I've tried to resolve this issue before without much luck. When I grab the list of visible windows it's suppose to grab them in order, but for some reason this doesn't always happen. So as a "hack" I store the top most window then move that to the front when I switch back to the desktop. I'll see if I can find a more reliable way to get the windows in order.

MPagel commented 10 years ago

Z order problems extend to the taskbar window order, as well as the desktop display order.

It seems to me that your application is treating it as a FIFO system, rather than LIFO (or vice versa?:P) for a given application. I do not stack/collapse the windows of one application into a single entity, but rather I have a taskbar item for each open window. Windows 8/7 (and I think vista) clump all windows from the same application as a contiguous group on the taskbar.

In the following A, B, C and D are applications, 1-x are windows. * is the topmost active window. For simplicity all other windows are minimized. If I have A1 A2* A3 A4 A5 B1 B2 C1 D1 D2

This will sort (upon paging away and back to the desktop) A2* A5 A4 A3 A1 B2 B1 C1 D2 D1

If the order was A1 A2 A3 B1 B2* C1 D1

This reorders as B2 B1 A3 A2 A1 C1 D1

So...It looks like active windows are assumed to be on the "top" of the Z order of the taskbar. I also witness the behavior of this bug report: Z order is being reversed for desktop windows (at least within an application)

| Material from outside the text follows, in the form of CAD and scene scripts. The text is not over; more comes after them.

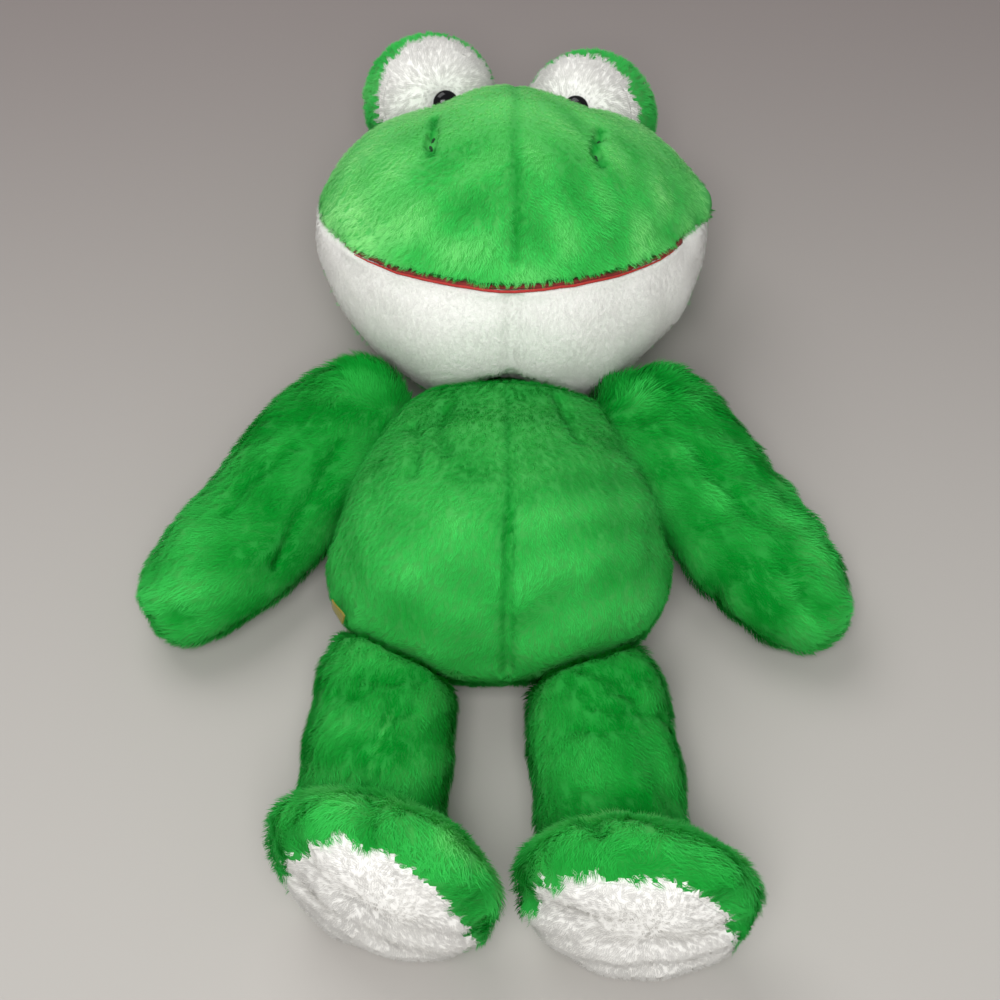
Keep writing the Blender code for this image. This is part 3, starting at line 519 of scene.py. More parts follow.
def onto(form, places, side=ABOVE):
    """Drop places onto a form from one side of it."""
    tree = surface_of(forms[form])
    way = Vector(side)
    found = []
    for place in shifted(*places):
        spot = tree.ray_cast(place + way * DROP, -way)[0]
        found.append(spot if spot is not None else tree.find_nearest(place)[0])
    return found


def press(form, path, depth, width):
    """Sink a form along a path, by millimetres. A depth below 0 pulls it out and leaves no crease."""
    points = coordinates(forms[form].data)
    push(forms[form], -(depth * MM * near_path(points, path, width * MM))[:, None])
    if depth > 0:
        creases.setdefault(form, []).append((path, width * MM))


def press_line(form, depth, width, places, side=ABOVE):
    press(form, onto(form, places, side), depth, width)

# %% [markdown]
# ## Centre seams
# The belly, the back, the snout and the crown each have a seam down the middle. The belly's is drawn
# deepest under its overhang, where the two halves of the torso end.

# %% Press the centre seams
belly = ((3, 46, 60), (3, 30, 60), (3, 10, 60), (3.5, -10, 60), (3.5, -30, 60), (3.5, -45, 60),
         (3, -58, 60))
press_line("torso", 0.7, 1.6, belly)
under_belly = ((3, -52, 60), (3, -58, 52), (3, -66, 44), (3, -74, 36))
seam_end = onto("torso", belly[5:]) + onto("torso", under_belly, (0.0, -0.7, 0.7))
press("torso", seam_end, 3.0, 1.6)
press_line("torso", 1.0, 3.0, [(3, y, 0) for y in (50, 30, 10, -10, -30, -50, -70)], BELOW)
press_line("head_upper", 0.9, 2.5, [(7, y, 60) for y in (205, 190, 170, 150, 130, 110, 90, 75)])
press_line("head_upper", 1.0, 3.0, [(3, y, 0) for y in (200, 180, 160, 140, 120, 100, 80, 65)], BELOW)
press_line("jaw", 2.4, 4.0, ((5.5, 60, 100), (5, 55, 90), (4.5, 52, 80), (4.5, 50, 70), (4.5, 50, 60)),
           (0.0, -1.0, 0.6))
print("belly seam ends", [tuple(round(v / MM, 1) for v in spot) for spot in seam_end])

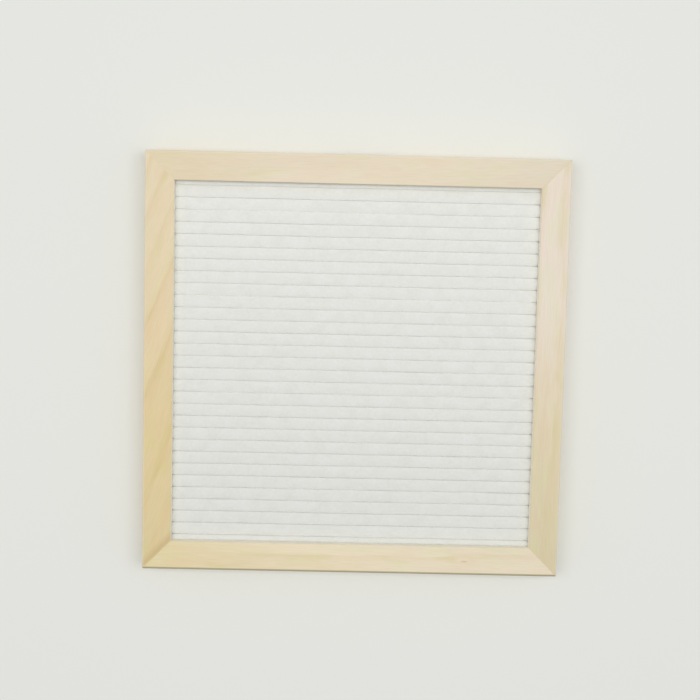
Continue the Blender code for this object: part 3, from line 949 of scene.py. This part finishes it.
def painted_plaster(name, tone, one_sided):
    """Matt paint on plaster. A one-sided wall is clear from behind, and to light behind the board."""
    made, tree, shader = finish_named(name, Roughness=0.9)
    place = tree.nodes.new("ShaderNodeTexCoord").outputs["Object"]
    mottle = add(tree, "TexNoise", {"Vector": place, "Scale": 1 / PLASTER, "Detail": 3.0}).outputs[0]
    bump = add(tree, "Bump", {"Strength": 0.1, "Distance": 0.1 * MM, "Height": mottle}).outputs[0]
    shader.inputs["Base Color"].default_value = linear(tone)
    tree.links.new(bump, shader.inputs["Normal"])
    if one_sided:
        out = out_from_middle(tree, place)
        edge = {"From Min": FRAME_SIDE / 2, "From Max": FRAME_SIDE / 2 - GAP_EDGE}
        behind = add(tree, "MapRange", {"Value": out, **edge}).outputs[0]
        paints = {0: behind, MIX_A: linear(tone), MIX_B: linear(GAP_PAINT)}
        paint = add(tree, "Mix", paints, data_type="RGBA").outputs[MIX_OUT]
        tree.links.new(paint, shader.inputs["Base Color"])
        eye = tree.nodes.new("ShaderNodeLightPath").outputs["Is Camera Ray"]
        light_only = add(tree, "Math", {0: 1.0, 1: eye}, operation="SUBTRACT").outputs[0]
        hole = add(tree, "Math", {0: behind, 1: light_only}, operation="MULTIPLY").outputs[0]
        back = tree.nodes.new("ShaderNodeNewGeometry").outputs["Backfacing"]
        open_share = add(tree, "Math", {0: back, 1: hole}, operation="MAXIMUM").outputs[0]
        clear = tree.nodes.new("ShaderNodeBsdfTransparent").outputs[0]
        both = add(tree, "MixShader", {0: open_share, 1: shader.outputs[0], 2: clear}).outputs[0]
        tree.links.new(both, tree.nodes["Material Output"].inputs["Surface"])
    return made


def stage_plane(name, centre, tilt, finish):
    """A large square, tilted about X, that isn't part of the board."""
    bm = bmesh.new()
    bmesh.ops.create_grid(bm, x_segments=1, y_segments=1, size=STAGE_SIZE / 2)
    tilted = Euler((math.radians(tilt), 0, 0)).to_matrix()
    bmesh.ops.rotate(bm, cent=(0, 0, 0), matrix=tilted, verts=bm.verts)
    bmesh.ops.translate(bm, vec=centre, verts=bm.verts)
    plane = object_of(bm, name)
    plane.data.materials.append(finish)
    return plane


wall_y = frame_high.y + WALL_GAP
wall_centre = (0, wall_y, STAGE_SIZE / 2 - FLOOR_DROP)
wall = stage_plane("wall", wall_centre, 90, painted_plaster("pale_wall_paint", "#E8E9E4", True))
wall.visible_shadow = False
wall.visible_glossy = False
floor_paint = painted_plaster("pale_floor_paint", "#E9E9E6", False)
floor = stage_plane("floor", (0, 0, -FLOOR_DROP), 0, floor_paint)
floor.visible_diffuse = False
print("wall stands", round(wall_y / MM, 1), "mm behind the middle of the frame")

# %% [markdown]
# ## Light
# The room is bright and even: light comes from all round, most of it from eye level and less from
# overhead and underfoot, so every slot keeps a fine shadow and no edge a black one. Lamps alone would
# cast edges, so a pale world gives this part. One wide, soft strip in front adds a little, as a row of
# windows does, and a lamp behind keeps the back readable. Together they are set so that a grey card on
# the wall would render at about its own value.

# %% Lamps and world
LAMPS = {
    "wide_front": dict(place=(0.0, -1.6, 0.34), size=(2.0, 0.6), watts=14),
    "soft_back": dict(place=(0.5, 1.5, 1.1), size=(1.4, 1.4), watts=14),
}
SKY_LEVEL = 0.65
SKY_FALL = 0.43
SKY_LIFT = 0.06


def soft_lamp(name, place, size, watts):
    """A large lamp that faces the board's middle and doesn't show in the picture."""
    data = bpy.data.lights.new(name, "AREA")
    data.shape = "RECTANGLE"
    data.size, data.size_y = size
    data.energy = watts
    lamp = bpy.data.objects.new(name, data)
    lamp.location = place
    lamp.rotation_mode = "QUATERNION"
    lamp.rotation_quaternion = (CENTRE - Vector(place)).to_track_quat("-Z", "Y")
    lamp.visible_camera = False
    bpy.context.scene.collection.objects.link(lamp)


for name, lamp in LAMPS.items():
    soft_lamp(name, **lamp)

world = bpy.data.worlds.new("pale_room")
bpy.context.scene.world = world
world.use_nodes = True
sky = world.node_tree
sky.nodes.clear()
rays = sky.nodes.new("ShaderNodeLightPath").outputs
seen = add(
    sky, "Math", {0: rays["Is Camera Ray"], 1: rays["Is Glossy Ray"]}, operation="MAXIMUM"
).outputs[0]
direction = sky.nodes.new("ShaderNodeTexCoord").outputs["Generated"]
height = add(sky, "SeparateXYZ", {0: direction}).outputs["Z"]
steepness = add(sky, "Math", {0: height, 1: height}, operation="MULTIPLY").outputs[0]
band = add(sky, "Math", {0: steepness, 1: -SKY_FALL, 2: SKY_LEVEL}, operation="MULTIPLY_ADD").outputs[0]
glow = add(sky, "Math", {0: height, 1: SKY_LIFT, 2: band}, operation="MULTIPLY_ADD").outputs[0]
soft = add(sky, "Background", {"Color": linear("#FFFFFF"), "Strength": glow}).outputs[0]
pale = add(sky, "Background", {"Color": linear("#ECEDEA"), "Strength": 1.0}).outputs[0]
both = add(sky, "MixShader", {0: seen, 1: soft, 2: pale}).outputs[0]
add(sky, "OutputWorld", {"Surface": both})
overhead = round(SKY_LEVEL - SKY_FALL + SKY_LIFT, 2)
print("lamps:", len(LAMPS), "sky at eye level:", SKY_LEVEL, "overhead:", overhead)

# %% [markdown]
# ## Camera
# The picture is taken with a long lens from a little above the middle of the board, and the board
# hangs about a degree off level in it. Turning the camera by that degree keeps the board itself
# straight in its own space, which every other use of it needs.

# %% Camera
CAMERA_PLACE = (-0.0136, -0.8477, 0.2250)
CAMERA_AIM = (-0.0028, -0.0090, 0.1372)
CAMERA_ROLL = 1.344
SENSOR = 36.0
LENS = 72.0

camera_data = bpy.data.cameras.new("camera")
camera_data.lens = LENS
camera_data.sensor_width = SENSOR
camera = bpy.data.objects.new("camera", camera_data)
camera.location = CAMERA_PLACE
level = (Vector(CAMERA_AIM) - Vector(CAMERA_PLACE)).to_track_quat("-Z", "Y")
camera.rotation_mode = "QUATERNION"
camera.rotation_quaternion = level @ Euler((0, 0, math.radians(CAMERA_ROLL))).to_quaternion()
bpy.context.scene.collection.objects.link(camera)
bpy.context.scene.camera = camera
bpy.context.scene.view_settings.view_transform = "Standard"
print("camera", round((CENTRE - Vector(CAMERA_PLACE)).length, 3), "m from the middle of the board")

# %% [markdown]
# ## The solids
# The dressed board has to be as large as its solids. The last line prints how many solids were loaded.

# %% Count of the solids
print("sizes of", len(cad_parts), "solids and their finishes written")
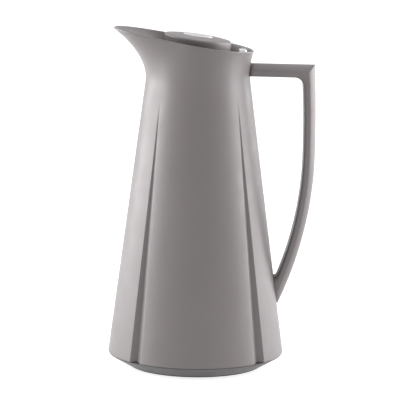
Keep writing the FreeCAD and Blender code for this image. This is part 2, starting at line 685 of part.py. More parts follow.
# ---------------------------------------------------------------- stopper and lid
def make_stopper():
    """Stopper body with its pouring port, nose seal, valve bridge and pivot pin."""
    inside = "stopper_radius - stopper_wall"
    cup = turned("stopper_cup", [
        ("seat_radius", "nose_z"),
        ("nose_radius - 0.8", "nose_z"),
        ("nose_radius", "nose_z + 0.8"),
        ("nose_radius", "nose_top_z"),
        ("stopper_radius", "nose_top_z + 1"),
        ("stopper_radius", "stopper_top_z"),
        (inside, "stopper_top_z"),
        (inside, "stopper_floor_z"),
        ("nose_radius - 2.5", "stopper_floor_z - 2"),
        ("nose_radius - 2.5", "seat_z"),
        ("seat_radius", "seat_z"),
    ])
    bosses = [
        cylinder(
            f"boss_{side}", "boss_radius", "bridge_z - stopper_floor_z + 1",
            ("boss_x", f"{side} * boss_y", "stopper_floor_z - 1"))
        for side in (-1, 1)
    ]
    solid = joined("stopper_solid", [cup, *bosses])
    port = box(
        "pouring_port",
        ("-stopper_radius - 2", "-port_width / 2", "port_z"),
        (8, "port_width", "port_height"),
    )
    slot = box(
        "lever_slot",
        ("stopper_radius - 6", "-lever_rear_width / 2 - 0.6", "bridge_z - 0.7"),
        (8, "lever_rear_width + 1.2", 8.2),
    )
    pilots = [
        cylinder(
            f"boss_pilot_{side}", "bridge_screw_radius", 9,
            ("boss_x", f"{side} * boss_y", "bridge_z - 8"))
        for side in (-1, 1)
    ]
    node("stopper_body", cut("stopper", solid, port, slot, *pilots))

    node("stopper_seal", turned("seal_of_nose", [
        ("nose_radius", "seal_foot_z"),
        ("nose_radius + seal_skin", "seal_foot_z"),
        ("nose_radius + seal_rib", "seal_foot_z + seal_pitch / 2"),
        ("nose_radius + seal_skin", "seal_foot_z + seal_pitch"),
        ("nose_radius + seal_rib", "seal_foot_z + 3 * seal_pitch / 2"),
        ("nose_radius + seal_skin", "seal_foot_z + 2 * seal_pitch"),
        ("nose_radius", "seal_foot_z + 2 * seal_pitch"),
    ]))

    disc = cylinder("bridge_disc", f"{inside} - 0.2", "bridge_thickness", (0, 0, "bridge_z"))
    ears = [
        cut(
            f"ear_{side}",
            box(
                f"ear_block_{side}",
                ("pivot_x - ear_length / 2", low, "bridge_z + 1"),
                ("ear_length", "ear_thickness", "pivot_z - bridge_z + 2"),
            ),
            cylinder(
                f"ear_hole_{side}", "pin_radius", 40, ("pivot_x", 20, "pivot_z"),
                ((1, 0, 0), 90)),
        )
        for side, low in ((-1, "-ear_inner - ear_thickness"), (1, "ear_inner"))
    ]
    plate_and_ears = joined("bridge_solid", [disc, *ears])
    stem_hole = cylinder("stem_hole", "stem_radius + running_gap", 10, (0, 0, "bridge_z - 4"))
    relief = box("lever_relief", ("pivot_x + 0.5", -5.4, "bridge_z - 1"), (14, 10.8, 5))
    screw_holes = [
        cylinder(
            f"bridge_hole_{side}", "bridge_screw_radius + 0.4", 8,
            ("boss_x", f"{side} * boss_y", "bridge_z - 2"))
        for side in (-1, 1)
    ]
    node("valve_bridge", cut("bridge", plate_and_ears, stem_hole, relief, *screw_holes))

    screws = []
    for side in (-1, 1):
        place = ("boss_x", f"{side} * boss_y")
        shank = cylinder(
            f"bridge_shank_{side}", "bridge_screw_radius", 9, (*place, "bridge_z - 7"))
        head = cylinder(
            f"bridge_head_{side}", "bridge_head_radius", 1.6,
            (*place, "bridge_z + bridge_thickness"))
        screws.append(joined(f"bridge_screw_{side}", [shank, head]))
    node("bridge_screws", joined("bridge_screw_pair", screws))

    pin_half = "(ear_inner + ear_thickness)"
    pin = cylinder(
        "pin", "pin_radius", f"2 * {pin_half}", ("pivot_x", pin_half, "pivot_z"), ((1, 0, 0), 90))
    node("pivot_pin", pin)

    node("valve_spring", make_spring())


def make_spring():
    """Spring between the valve plug and the bridge, its turns drawn as a stack of rings."""
    end_gap = 0.2
    first = f"plug_top_z + spring_wire + {end_gap}"
    pitch = f"(bridge_z - plug_top_z - 2 * (spring_wire + {end_gap})) / (spring_turns - 1)"
    turns = []
    for number in range(round(value("spring_turns"))):
        turn = doc.addObject("Part::Torus", f"spring_turn_{number}")
        bind(turn, Radius1="spring_radius", Radius2="spring_wire")
        turns.append(placed(turn, (0, 0, f"{first} + {number} * {pitch}")))
    return joined("spring", turns)


def on_lid_axis(depth):
    """The place on the lid's tilted axis, this deep below the top of its dome."""
    return (
        f"-({depth}) * sin(lid_tilt)",
        0,
        f"lid_centre_z - ({depth}) * cos(lid_tilt)",
    )


SEAM_DOWN = ((0, 1, 0), 90)


def lid_dome(name, inset):
    """The big ball whose top is the lid's shallow, tilted dome."""
    ball = doc.addObject("Part::Sphere", name)
    bind(ball, Radius=f"lid_dome_radius - {inset}")
    return placed(ball, on_lid_axis("lid_dome_radius"), SEAM_DOWN)


def make_lid():
    """Lid: a flaring cap with a tilted domed top, a gasket below and a polished disc on top."""
    foot_z = "stopper_top_z + 0.6"
    tilt = ((0, 1, 0), value("lid_tilt"))
    flare = turned("lid_flare", [
        (0, foot_z),
        ("lid_foot_radius", foot_z),
        ("lid_radius", "lid_flare_z"),
        (0, "lid_flare_z"),
    ])
    blank = common("lid_blank", flare, lid_dome("lid_top", "0"))
    top_edge_z = value("lid_centre_z") - 8

    def on_top_edge(edge):
        return edge.BoundBox.ZMax > top_edge_z and edge.BoundBox.XLength > 30

    softened = rounded("lid_softened", blank, "lid_edge", on_top_edge)
    room = common(
        "lid_room",
        turned("lid_hollow", [
            (0, f"{foot_z} - 1"),
            ("lid_foot_radius - 4.5", f"{foot_z} - 1"),
            ("lid_radius - lid_wall - 0.5", "lid_flare_z"),
            (0, "lid_flare_z"),
        ]),
        lid_dome("lid_inside", "lid_wall + 0.8"),
    )
    spigot = turned("lid_spigot", [
        ("spigot_radius", "spigot_foot_z"),
        ("stopper_radius - stopper_wall - 0.2", "spigot_foot_z"),
        ("stopper_radius - stopper_wall - 0.2", f"{foot_z} + 2"),
        ("spigot_radius", f"{foot_z} + 2"),
    ])
    gap = box(
        "spigot_gap",
        (0, "-lever_front_width / 2 - 4", "spigot_foot_z - 5"),
        (30, "lever_front_width + 8", 9),
    )
    recess = cylinder("badge_recess", "badge_radius + 0.15", 6, on_lid_axis("badge_depth"), tilt)
    shell = cut("lid_shell", softened, room, recess)
    node("lid_cap", joined("lid", [shell, cut("spigot", spigot, gap)]))

    blank_disc = cylinder("badge_blank", "badge_radius", "badge_depth + 0.3",
                          on_lid_axis("badge_depth"), tilt)
    dish = doc.addObject("Part::Sphere", "badge_dish")
    bind(dish, Radius="badge_dish")
    placed(dish, on_lid_axis("badge_sink - badge_dish"), ((0, 1, 0), -90))
    node("lid_badge", cut("badge", blank_disc, dish))

    node("lid_gasket", turned("gasket_of_lid", [
        ("stopper_radius - 1.9", "stopper_top_z"),
        ("stopper_radius", "stopper_top_z"),
        ("stopper_radius", foot_z),
        ("stopper_radius - 1.9", foot_z),
    ]))


# ---------------------------------------------------------------- lever and valve
def make_lever():
    """Pouring lever: a fork under the stem's head, a pivot boss and a thumb button."""
    top = "pivot_z + lever_thickness / 2"
    under = "pivot_z - lever_thickness / 2"
    fork = box(
        "lever_fork",
        (0, "-lever_front_width / 2", under),
        ("pivot_x + 4", "lever_front_width", "lever_thickness / 2 + 0.6"),
    )
    knuckle = cylinder(
        "lever_knuckle", "lever_thickness / 2", "lever_front_width",
        (0, "lever_front_width / 2", "pivot_z"), ((1, 0, 0), 90))
    boss = cylinder(
        "lever_boss", "boss_of_lever", "lever_front_width",
        ("pivot_x", "lever_front_width / 2", "pivot_z"), ((1, 0, 0), 90))
    tail = box(
        "lever_tail",
        ("pivot_x", "-lever_rear_width / 2", under),
        ("lever_reach - pivot_x", "lever_rear_width", "lever_thickness"),
    )
    solid = joined("lever_solid", [fork, knuckle, boss, tail])
    pin_hole = cylinder(
        "lever_pin_hole", "pin_radius + running_gap", 40,
        ("pivot_x", 20, "pivot_z"), ((1, 0, 0), 90))
    stem_gap = box(
        "stem_gap",
        (-6, "-stem_radius - 0.9", "pivot_z - 5"),
        (12, "2 * stem_radius + 1.8", 10),
    )
    node("lever_arm", cut("lever", solid, pin_hole, stem_gap))

    block = box(
        "button_block",
        ("lever_reach - button_length", "-lever_rear_width / 2", top),
        ("button_length", "lever_rear_width", f"button_top_z - ({top})"),
    )

    def on_button_top(edge):
        return edge.BoundBox.ZMin > value("button_top_z") - 0.01

    node("thumb_button", rounded("button", block, "button_round", on_button_top))


def make_valve():
    """Valve: plug with a silicone disc, a headed stem and the nut that holds it."""
    node("valve_seal", turned("seal_of_valve", [
        (0, "seat_z + 0.3"),
        ("plug_radius + 0.5", "seat_z + 0.3"),
        ("plug_radius + 0.5", "plug_z"),
        (0, "plug_z"),
    ]))
    node("valve_plug", turned("plug", [
        (0, "plug_z"),
        ("plug_radius", "plug_z"),
        ("plug_radius", "plug_top_z - 1"),
        ("plug_radius - 1", "plug_top_z"),
        (0, "plug_top_z"),
    ]))
    head_z = "pivot_z + lever_thickness / 2 + 0.3"
    node("valve_stem", turned("stem", [
        (0, "plug_top_z"),
        ("stem_radius", "plug_top_z"),
        ("stem_radius", head_z),
        ("stem_head_radius", head_z),
        ("stem_head_radius", f"{head_z} + 1.6"),
        ("stem_head_radius - 0.6", f"{head_z} + 2.2"),
        (0, f"{head_z} + 2.2"),
    ]))
    node("stem_nut", turned("nut", [
        ("stem_radius", "plug_top_z"),
        ("stem_radius + 2", "plug_top_z"),
        ("stem_radius + 2", "plug_top_z + 2"),
        ("stem_radius", "plug_top_z + 2"),
    ]))


# ---------------------------------------------------------------- build, check and write
def check_and_write():
    """Refuse a failed object or a bad shape, then write each piece to its own file."""
    doc.recompute()
    failed = [item.Name for item in doc.Objects if {"Invalid", "Error"} & set(item.State)]
    if failed:
        raise RuntimeError("failed objects: " + ", ".join(failed))
    for name, item in NODES.items():
        if item.Shape.isNull() or not item.Shape.isValid() or not item.Shape.Solids:
            raise RuntimeError("bad shape: " + name)
    os.makedirs("parts", exist_ok=True)
    for name, item in NODES.items():
        item.Shape.exportStep(f"parts/{name}.step")
        size = item.Shape.BoundBox
        print(f"{name:20s} {item.Shape.Volume / 1000:8.2f} cm3  z {size.ZMin:7.2f} {size.ZMax:7.2f}")
    print(len(NODES), "pieces")


make_body_shell()
make_handle()
make_handle_fasteners()
make_vacuum_bottle()
make_base()
make_neck()
make_stopper()
make_lid()
make_lever()
make_valve()
check_and_write()
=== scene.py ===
"""Looks of the vacuum jug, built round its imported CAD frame.

+Z up, handle at +X, spout at -X. Sizes of the jug are in millimetres and follow the CAD, some
read from the frame's boxes; only the notches lean open further than the CAD's. Lights and camera
are in metres.
"""

import json
import math

import bmesh
import bpy
import numpy as np
from mathutils import Matrix, Vector


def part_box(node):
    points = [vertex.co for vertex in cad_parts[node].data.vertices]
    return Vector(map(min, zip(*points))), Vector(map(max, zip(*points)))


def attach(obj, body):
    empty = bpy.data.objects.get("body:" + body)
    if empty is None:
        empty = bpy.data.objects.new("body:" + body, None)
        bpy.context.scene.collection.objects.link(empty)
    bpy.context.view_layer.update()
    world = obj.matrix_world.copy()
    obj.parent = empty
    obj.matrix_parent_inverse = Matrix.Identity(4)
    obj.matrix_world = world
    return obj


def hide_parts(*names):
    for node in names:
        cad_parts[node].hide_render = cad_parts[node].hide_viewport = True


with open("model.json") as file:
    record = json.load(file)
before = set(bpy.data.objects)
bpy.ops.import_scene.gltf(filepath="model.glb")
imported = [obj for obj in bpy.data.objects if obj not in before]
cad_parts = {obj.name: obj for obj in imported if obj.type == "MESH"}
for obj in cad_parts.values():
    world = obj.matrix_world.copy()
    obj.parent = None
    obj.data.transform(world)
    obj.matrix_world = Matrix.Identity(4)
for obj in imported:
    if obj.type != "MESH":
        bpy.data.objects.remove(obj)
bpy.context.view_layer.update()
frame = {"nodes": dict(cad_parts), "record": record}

MM = 0.001


def box_mm(node):
    """Lowest and highest corner of a CAD node, in millimetres."""
    low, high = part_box(node)
    return np.array(low) / MM, np.array(high) / MM


# ---------------------------------------------------------------- sizes
SHELL_LOW, SHELL_HIGH = box_mm("body_shell")
BASE_Z = SHELL_LOW[2]
BASE_RADIUS = SHELL_HIGH[0]
WAIST_Z = 248.0
WAIST_RADIUS = 44.5
WALL = 2.2
LIP_WALL = 1.7
NOTCH_FOOT_RADIUS = 69.9
NOTCH_END_Z = 235.0
NOTCH_LEAN = 0.244
NOTCH_ROOT_SHIFT = 0.21
SPOUT_REACH = 71.8
SPOUT_Z = 291.0
SPOUT_SPREAD = 1.3
HEEL_RADIUS = 47.4
HEEL_Z = 272.0
RIM_SAG = 0.3
CONE_FALL = (BASE_RADIUS - WAIST_RADIUS) / (WAIST_Z - BASE_Z)
CORNER_ROUNDING = 0.35
ROOT_ROUNDING = 0.15
WAIST_ROUNDING = 0.5
FOOT_ROUNDING = 0.5
LEAST_NOTCH = 0.25
NEVER_ZERO = 1e-3
NECK_REACH = 6.0
SLOPE_STEP = 0.5
LIP_FLATNESS = 0.55


# ---------------------------------------------------------------- mesh helpers
def smooth_min(first, second, width):
    """The smaller of two values, rounded over where they cross."""
    overlap = np.maximum(width - np.abs(first - second), 0) / width
    return np.minimum(first, second) - overlap * overlap * width / 4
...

I think the solution is to put the most recently active windows into the queue first, followed by the other windows DESC by datetime (if possible: for taskbar by time created, rather than accessed; for desktop by non-minimized, then by access time). Then you pop them off the top of the stack, so the oldest windows/applications get seeded onto the desktop first upon reload and your recent and active windows get placed on the new desktop last.